The Republic of Guinea will also see a significant rise in gold production, contributing to the overall growth alongside Ghana, however, production in Mali and Burkina Faso is expected to decline by 5.5% collectively in 2024 due to factors such as lower ore grades, planned reduction and temporary suspension of operating activities.


Rich gold reserves, particularly in emerging markets, are attracting investment despite concerns such as political unrest, economic instability, security risks, and illegal mining. Many emerging countries are formalizing their mining sectors to capitalize on the rising demand for gold.  

Collective gold production from the emerging markets of the Ivory Coast, Niger, Liberia, Senegal, and Sierra Leone is expected to grow by 6.2% to 4.67moz in 2024, after an estimated 0.9% growth in 2023. While gold mining in these countries is still nascent, some, such as the Ivory Coast and Niger, have reached a point where they are expected to maintain steady output in the coming years.  

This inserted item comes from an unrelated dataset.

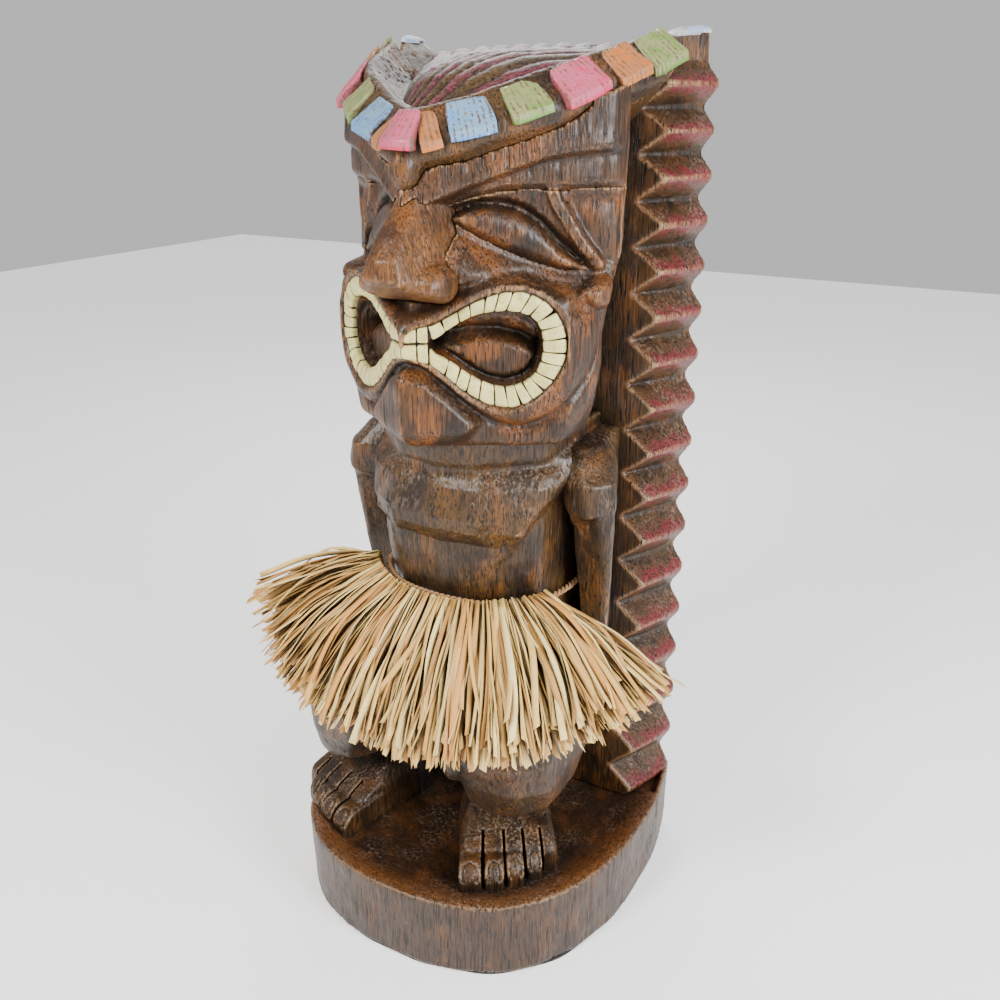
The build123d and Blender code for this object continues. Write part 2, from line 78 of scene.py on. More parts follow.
world = bpy.data.worlds.new("world")
scene.world = world
world.use_nodes = True
sky = world.node_tree.nodes["Background"].inputs
sky["Color"].default_value = (1, 1, 1, 1)
sky["Strength"].default_value = 0.62

floor_mesh = bpy.data.meshes.new("floor")
floor_mesh.from_pydata([(-3, -3, 0), (3, -3, 0), (3, 3, 0), (-3, 3, 0)], [], [(0, 1, 2, 3)])
floor = bpy.data.objects.new("floor", floor_mesh)
scene.collection.objects.link(floor)
chalk = bpy.data.materials.new("pale_floor")
chalk.use_nodes = True
chalk_look = chalk.node_tree.nodes["Principled BSDF"].inputs
chalk_look["Base Color"].default_value = (0.93, 0.93, 0.93, 1)
chalk_look["Roughness"].default_value = 0.9
chalk_look["Emission Color"].default_value = (1, 1, 1, 1)
chalk_look["Emission Strength"].default_value = 0.55
floor_mesh.materials.append(chalk)


# Noise, for the carving's small shapes


def scatter(ix, iy, iz, seed):
    """A number from 0 to 1 for each cell of a lattice, the same each time."""
    n = ix.astype(np.uint32) * np.uint32(73856093)
    n ^= iy.astype(np.uint32) * np.uint32(19349663)
    n ^= iz.astype(np.uint32) * np.uint32(83492791)
    n ^= np.uint32(seed * 2654435761 % 4294967296)
    n = (n ^ (n >> np.uint32(15))) * np.uint32(2246822519)
    n = (n ^ (n >> np.uint32(13))) * np.uint32(3266489917)
    n = n ^ (n >> np.uint32(16))
    return n.astype(np.float64) / 4294967295.0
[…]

Looking ahead, gold production from the four major markets to 2030 is expected to grow marginally at a CAGR of 0.2% to nearly 12.0moz, linked to scheduled closures, mainly in Burkina Faso. In contrast, production from the emerging markets is expected to increase at a CAGR of 3.2% to 5.65moz with key contributions from the Ivory Coast and Niger.  

Overall, political instability and unregulated illegal mining are some of the key barriers that are expected to impair West Africa’s gold mining in the coming years.